Later, Arthur and Janet begin dating, and both divulge that they are virgins before Janet initiates having sex. Some months later, Janet reveals to Arthur that she is pregnant. She insists on covertly marrying Arthur to avoid punishment from her father, but the two are denied for being underage. As Jane grows despondent, Arthur asks for Ernie to help him arrange for an abortion. A local soda jerk tells the boys he knows an abortionist. Arthur and Ernie proceed to sell items to try and raise enough money, but come up $90 short. Ernie, who opposes the abortion, suggests that Arthur tell his parents about Janet's pregnancy. Arthur agrees, but when he attempts to tell his mother Lillian, she misinterprets his question as him seeking advice about sex, and an attempt to tell his father also goes unsuccessful.

Out of desperation, Arthur steals a check from his father's checkbook, and has Ernie forge his signature to pay for the abortion. On the day it is to take place, an anxious Janet begs Arthur to cancel the abortion, but proceeds to follow through at Arthur's insistence. Ernie expresses disappointment in Arthur for failing to reveal the pregnancy to his parents. Arthur has a change of mind and confesses to his father, after which he, Janet's father, and Arthur flee to the doctor's office and successfully prevent the abortion from occurring.

Janet, sedated, is taken home with her father, while Arthur's parents realize their failure at providing emotional support for their son and worry about how becoming a teen parent will affect his future.
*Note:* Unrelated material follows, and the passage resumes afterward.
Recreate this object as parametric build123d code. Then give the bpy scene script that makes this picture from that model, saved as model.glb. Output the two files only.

Janet insists that, because she pursued Arthur, that he should not be held responsible to help raise their child. Janet leaves town by train to stay with her aunt and give birth to their child. Arthur, stricken with a sense of responsibility, meets Janet on a train platform where he proposes to her.

==Production==
===Development===
The play was first announced in 1955. In December 1955, its title was changed to The Children's Comedy. In June 1957 the title was changed back to Blue Denim. Joshua Logan agreed to direct. The play opened February 27, 1958 at the Playhouse Theatre. The New York Times called it "a moving play". It closed after 166 performances.

===Casting===
Carol Lynley was cast in the lead role of Janet, reprising the part from the stage play. Actresses Lee Remick, Diane Varsi, and Hope Lange were considered for the part prior to Lynley's casting.
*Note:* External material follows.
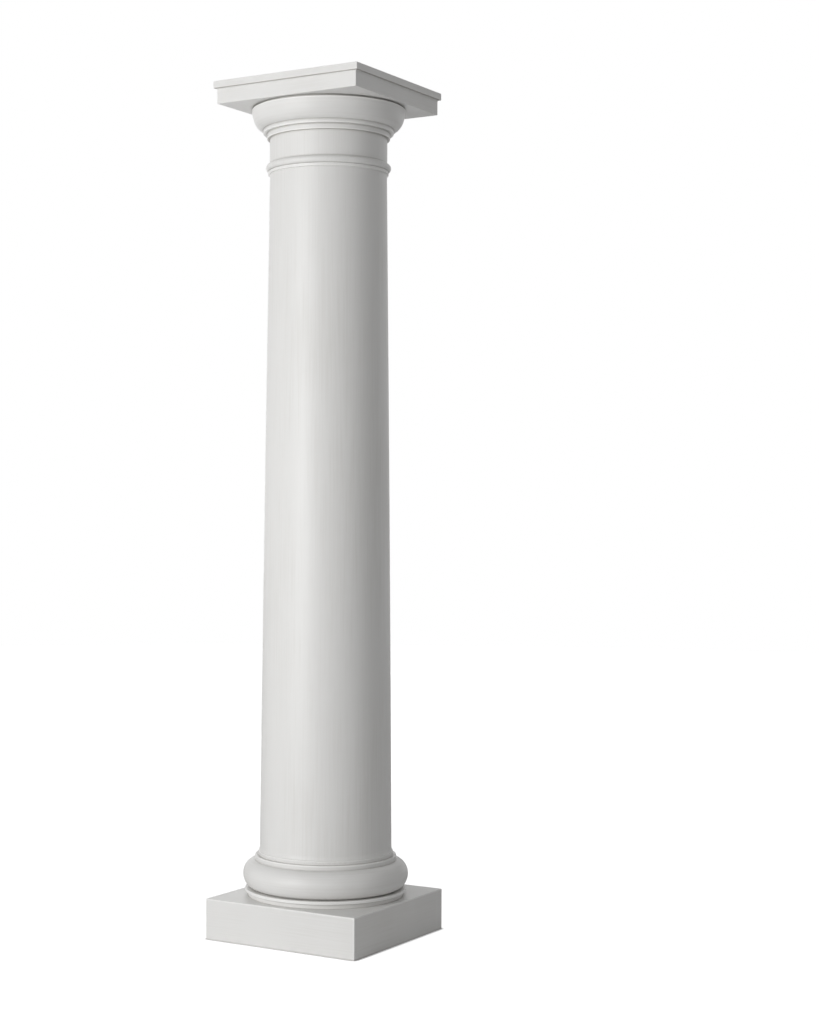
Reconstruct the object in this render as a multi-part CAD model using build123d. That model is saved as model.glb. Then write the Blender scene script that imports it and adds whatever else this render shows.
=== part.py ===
"""A plain round column: a hollow tapered shaft with slip-on base and capital mouldings.

Millimetres, +Z up. The origin is on the column's axis, in the plane of the floor.
The sides of the plinth and of the abacus are parallel to X and Y.
The round mouldings and the square blocks are bored to slip over a spigot turned on each end of
the shaft, so the shaft alone carries the load from the beam to the floor.
"""

import os

from build123d import *

# Overall height, floor to beam
COLUMN_HEIGHT = 2440.0

# Square plinth
PLINTH_WIDTH = 494.0
PLINTH_HEIGHT = 116.0
PLINTH_ARRIS = 2.5

# Round base moulding, from the plinth up, with the reach of its fillets past the listel
# as a share of the reach of the torus
LOWER_FILLET_SHARE = 0.58
LOWER_FILLET_HEIGHT = 13.5
UPPER_FILLET_SHARE = 0.83
UPPER_FILLET_HEIGHT = 8.0
TORUS_RADIUS = 237.5
TORUS_HEIGHT = 80.0
LISTEL_RADIUS = 203.0
LISTEL_HEIGHT = 14.0

# Shaft, from the foot up
FOOT_FILLET_RADIUS = 194.0
FOOT_FILLET_HEIGHT = 11.0
FOOT_RADIUS = 189.6
FLARE_HEIGHT = 12.0
SHAFT_TOP_RADIUS = 168.8
ENTASIS = 1.0
ASTRAGAL_COVE_HEIGHT = 4.0
ASTRAGAL_FILLET_RADIUS = 173.5
ASTRAGAL_FILLET_HEIGHT = 8.0
ASTRAGAL_RADIUS = 180.5
ASTRAGAL_HEIGHT = 21.0
NECK_RADIUS = 169.5
NECK_HEIGHT = 72.5

# Hollow core between the staves
STAVE_COUNT = 12
STAVE_THICKNESS = 45.0

# Spigots turned on the ends of the shaft, and the play of the bores that slip over them
BASE_SPIGOT_RADIUS = 178.0
CAPITAL_SPIGOT_RADIUS = 158.0
SPIGOT_CLEARANCE = 1.0

# Round capital moulding, from the neck up
LOWER_ANNULET_RADIUS = 177.0
LOWER_ANNULET_HEIGHT = 16.0
UPPER_ANNULET_RADIUS = 188.0
UPPER_ANNULET_HEIGHT = 11.0
ECHINUS_RADIUS = 221.0
ECHINUS_HEIGHT = 56.5
QUIRK_RADIUS = 211.0
QUIRK_HEIGHT = 5.0

# Square abacus
ABACUS_WIDTH = 478.0
ABACUS_HEIGHT = 64.0
ABACUS_FILLET_HEIGHT = 20.0
ABACUS_LEDGE = 3.0
ABACUS_COVE_RADIUS = 5.0
ABACUS_ARRIS = 1.8

# Softened arrises of the turned fillets
TURNED_ARRIS = 1.2

# Radii and levels of the mouldings and their joints, all from the sizes above
TORUS_REACH = TORUS_RADIUS - LISTEL_RADIUS
LOWER_FILLET_RADIUS = LISTEL_RADIUS + LOWER_FILLET_SHARE * TORUS_REACH
UPPER_FILLET_RADIUS = LISTEL_RADIUS + UPPER_FILLET_SHARE * TORUS_REACH
FILLET_JOINT = PLINTH_HEIGHT + LOWER_FILLET_HEIGHT
TORUS_FOOT = FILLET_JOINT + UPPER_FILLET_HEIGHT
TORUS_TOP = TORUS_FOOT + TORUS_HEIGHT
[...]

Warren Berlinger joined the cast several months later, also reprising his role. Newcomer Burt Brinckerhoff was the lead male role.

===Filming===
Film rights were bought by 20th Century Fox. In August 1958, Fox announced that the leads would be played by Carol Lynley and Ray Stricklyn. In September Lynley was signed to a long-term contract at Fox and Dick Powell was to produce and direct.

In October 1958, Fox assigned Phillip Dunne to write and direct the film. Dunne wrote the script in collaboration with Edith Sommer, who just had a play on Broadway about teenagers titled A Roomful of Roses, which producer Charles Brackett had admired.
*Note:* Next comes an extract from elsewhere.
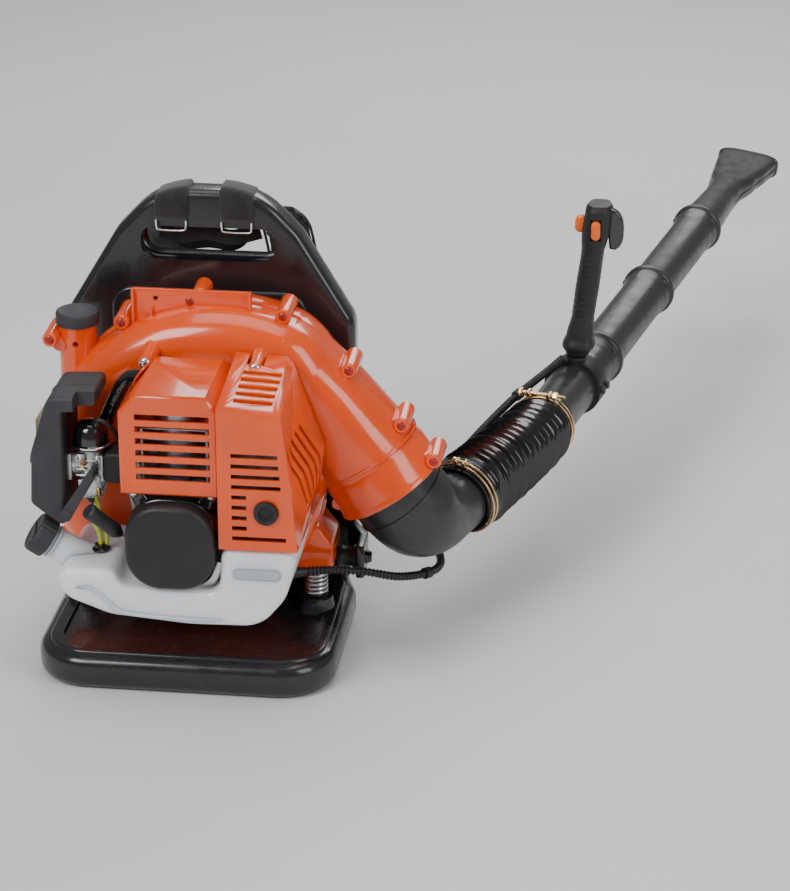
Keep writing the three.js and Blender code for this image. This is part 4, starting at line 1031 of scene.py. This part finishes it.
carburettor_trim()
piece(
    "primer_dome",
    lathe(
        [(9, 0.4), (9.2, 1.4), (8.4, 3), (8, 6), (6, 9.6), (3, 11.4), (0, 11.9)], (-95, -125, 225),
        (0, 0, -1), 40
    ),
    "black_rubber", "primer_bulb", body="primer"
)


def choke():
    pivot, tip = V((-88, -166, 262)), V((-121, -166, 208))
    down = (tip - pivot).normalized()
    lean = degrees(atan2(-down.x, -down.z))
    outline = rounded([(-5, 5, 4.5), (5, 5, 4.5), (5.5, -30, 3), (7, -62, 6), (-7, -62, 6), (-5.5, -30, 3)])
    bar = plate(outline, -1.6, 1.6, 0.7, 2)
    blade = turned(bar, pivot, lean)
    hub = rod((-88, -169, 262), (-88, -144, 262), 4.2)
    pad = turned(block((-3.4, -2.4, -58), (3.4, -1.2, -48)), pivot, lean)
    piece("choke_blade", merge(blade, hub, pad), "charcoal_plastic", "choke_lever", body="choke")


choke()


def air_filter():
    corners = [
        (-119, 201, 8), (-119, 331, 3), (-86, 334, 4), (-86, 350, 5), (-134, 348, 12), (-154, 285, 12),
        (-157, 224, 9), (-127, 201, 9)
    ]
    body = plate(rounded(corners), -160, -78, 4, 4)
    notch = block((-106, -170, 330), (-84, -140, 353))
    cavity = block((-150, -152, 213), (-117, -86, 322))
    rib = sweep([V((p[0], -119, p[1])) for p in inset(rounded(corners), -0.3)][14:60], (1.3, 1.3), 10)
    knob = lathe([(9, 0), (9, 6), (8, 8), (3, 8.5)], (-155.5, -119, 262), (-1, 0, 0.1), 24)
    piece("filter_housing", combined(body, [notch, cavity]), "charcoal_plastic", "filter_cover")
    piece("filter_seam", merge(rib, knob), "charcoal_plastic")


air_filter()


# ---- fuel tank -------------------------------------------------------------------------------
NECK, NECK_DIR = V((-114, -142, 158)), V((-0.8, -0.16, 0.58)).normalized()


def fuel_tank():
    outline = rounded(
        [
            (-124, 165, 13), (-120, 131, 40), (-66, 111, 60), (22, 104, 200), (98, 106, 40), (126, 140, 50),
            (140, 196, 12), (57, 196, 12), (54, 146, 14), (-54, 146, 14), (-62, 165, 14)
        ],
        12
    )
    body = plate(outline, -195, -68, 9, 6)
    neck = lathe([(24, -18), (20, -6), (18.2, 6), (17.4, 20), (17.2, 33), (0.5, 33)], NECK, NECK_DIR, 56)
    lip = lathe([(17.2, 26), (19, 27), (19, 29.5), (17.2, 30.5)], NECK, NECK_DIR, 56)
    bead = sweep(
        curve_points(
            [
                (-104, -193.6, 143), (-84, -195.2, 143), (-60, -195.2, 122), (-44, -195.2, 116),
                (10, -195.2, 113), (58, -195.2, 114)
            ],
            60
        ),
        lambda t: 2.2 * sin(pi * t) ** 0.3 + 0.3, 14
    )
    panel = plate(rounded(rectangle(70, 163, 122, 176, 6)), -196.2, -190, 2.4, 4)
    seam = [V((p[0], -131.5, p[1])) for p in inset(outline, -0.6)]
    piece("tank_body", merge(body, neck, lip, bead, panel), "tank_plastic", "fuel_tank", 42)
    piece("tank_seam", piping(seam, 1.0), "tank_plastic")
    piece(
        "tank_bung",
        lathe(
            [(10, 0), (10.6, 1), (10.6, 2.4), (9.4, 3.4), (7.4, 3.8), (6.6, 7), (3.4, 7.4)],
            (-85, -142, 165.4), UP, 40
        ),
        "gloss_black", "tank_grommet"
    )
    route = [
        (-85, -142, 166), (-85, -142, 173), (-86, -143, 186), (-91, -145, 200), (-91, -144.5, 212),
        (-88.5, -141.5, 221.5)
    ]
    piece("fuel_pipe", sweep(curve_points(route, 48), 3, 24), "fuel_line", "fuel_hose")
    second = [(-80, -140, 168), (-78, -141, 180), (-80, -146, 198), (-84, -148, 214), (-88, -142, 228)]
    piece("return_pipe", sweep(curve_points(second, 48), 2.4, 24), "fuel_line")
    clip = lathe([(3.2, 0), (4, 0.6), (4, 3.4), (3.2, 4)], (-89.6, -143, 216.5), (0.35, 0.4, 0.85), 24)
    piece("fuel_pipe_clip", clip, "spring_steel")


fuel_tank()


def ribbed_cap():
    base = NECK + NECK_DIR * 33.4
    u, v = frame_of(NECK_DIR)
    rings = []
    for r, h, depth in (
        (21, 0, 0), (22.2, 0.8, 0.2), (22.6, 2.5, 1), (22.6, 15.5, 1), (22.2, 17.4, 0.5), (20.8, 19.4, 0),
        (19, 20, 0), (17, 18.8, 0), (6, 18.6, 0), (0.3, 18.6, 0)
    ):
        points = []
        for i in range(144):
            a = 2 * pi * i / 144
            groove = depth * (0.5 + 0.5 * cos(24 * a)) ** 2
            points.append(base + NECK_DIR * h + (u * cos(a) + v * sin(a)) * (r - groove))
        rings.append(points)
    bar = sweep([base + NECK_DIR * 19 + u * x for x in range(-16, 17, 4)], (3, 1.6), 16, 3, v)
    piece("tank_lid", merge(loft(rings), bar), "charcoal_plastic", "fuel_cap", 30, body="tank_cap")


ribbed_cap()


# ---- recoil starter --------------------------------------------------------------------------
def starter():
    square = lambda grow: rounded(
        rectangle(2 - 49 - grow, 197 - 49 - grow, 2 + 49 + grow, 197 + 49 + grow, 38), 14
    )
    housing = combined(
        plate(square(0), -179.6, -155, 4, 4), [turned_cutter((2, -176, 199), (2, -150, 199), 37, 48)]
    )
    arms = []
    for s in (-1, 1):
        tip = V((2 + s * 41, -168, 250))
        arms += [
            sweep(
                [V((2 + s * 25, -166, 222)), V((2 + s * 34, -167, 238)), tip],
                lambda t: (11 - 3 * t, 8 - 2 * t), 24, 3, V((1, 0, 0))
            ),
            lathe([(6.5, 0), (7.6, 1), (7.6, 18), (6.5, 19)], (tip.x, -174, tip.z), OUT, 32)
        ]
    piece("starter_body", merge(housing, arms), "gloss_black", "starter_housing", 40)
    for i, s in enumerate((-1, 1)):
        screw(f"starter_screw_{i + 1}", (2 + s * 41, -174, 250), -OUT, 5.4, "root")
    face = plate(square(-0.5), -202, -180, 7, 5)
    hollow = turned_cutter((2, -196, 199), (2, -175, 199), 39, 48)
    slots = [turned(block((-7, -3, 44.5), (7, 3, 52)), (2, -180, 197), a) for a in range(0, 360, 30)]
    piece("starter_face", combined(face, [hollow, *slots]), "black_plastic", "starter_cover", 40)
    arc = curve_points(
        [(-34, -176, 141), (0, -178, 140), (25, -178, 141), (44, -177, 152), (53, -176, 174)], 40
    )
    piece("starter_bracket", sweep(arc, (2.2, 4.5), 14, 4, OUT), "cast_alloy")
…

Eventually Stricklyn dropped out and the lead was played by Brandon de Wilde. Filming started May 23, 1959.

===Differences between stage and film versions===
The play and the film had different endings, and the word abortion in the play was not used in the screenplay.

In the original stage version, Janet does have her fetus aborted, and she and Arthur talk it over later as they settle their feelings for each other. When the play was adapted for Hollywood, however, strict production codes forbade anything but the condemnation of abortion, so the storyline was changed. Arthur and Janet instead get married and stay with Janet's aunt in another city until the baby is born.

==Music==
The film score for Blue Denim was composed and conducted by Bernard Herrmann. It has been described by Film Score Monthly as a "Baby Vertigo type of score, reminiscent of Herrmann's anguished romantic writing for Hitchcock". The score was released on CD in November 2001.

==Release==
20th Century Fox promoted Blue Denim using a theatrical trailer prefaced and narrated by Joan Crawford, who commented on the importance of the film's themes.

The film was released on July 30, 1959, by 20th Century Fox at the Victoria Theatre in New York City.

===Home media===
20th Century Fox released Blue Denim on DVD on March 16, 2016. Twilight Time released a limited edition Blu-ray disc on April 10, 2018. It plays occasionally on cable TV and video on demand.

==Reception==
===Box office===
According to Dunne, the film was a financial, if not critical, success. In its first week of release in New York it grossed $39,500. Variety called the film a "powerhouse" at the box office.

===Critical response===
Bosley Crowther of The New York Times praised Lynley's performance, but was critical of deWilde, describing his acting as "wooden." Variety, while praising Lynley and Berlinger's performances, felt the screenplay had "been considerably watered down."

==Proposed sequel==
In October 1960 it was announced that Fox was developing a sequel, Blue Denim Baby. It was to be produced by Charles Brackett, and star Lynley and de Wilde. A script had been completed by Samuel Grafton.

In April 1961 Variety reported the film would be made starring Fabian Forte in June from a script by William Noble based on a novel by James Herlihy. In June it was reported Sonia Roberts had finished a script.

However, the movie was never made.

==In other media==
- In Truman Capote's book In Cold Blood (1966), Bobby Rupp, Nancy Clutter's beau, says "We talked for a while, and made a date to go to the movies Sunday night – a picture all the girls were looking forward to, Blue Denim."
- It is seen briefly in Less than Zero (when Clay and Blair are in bed in the loft).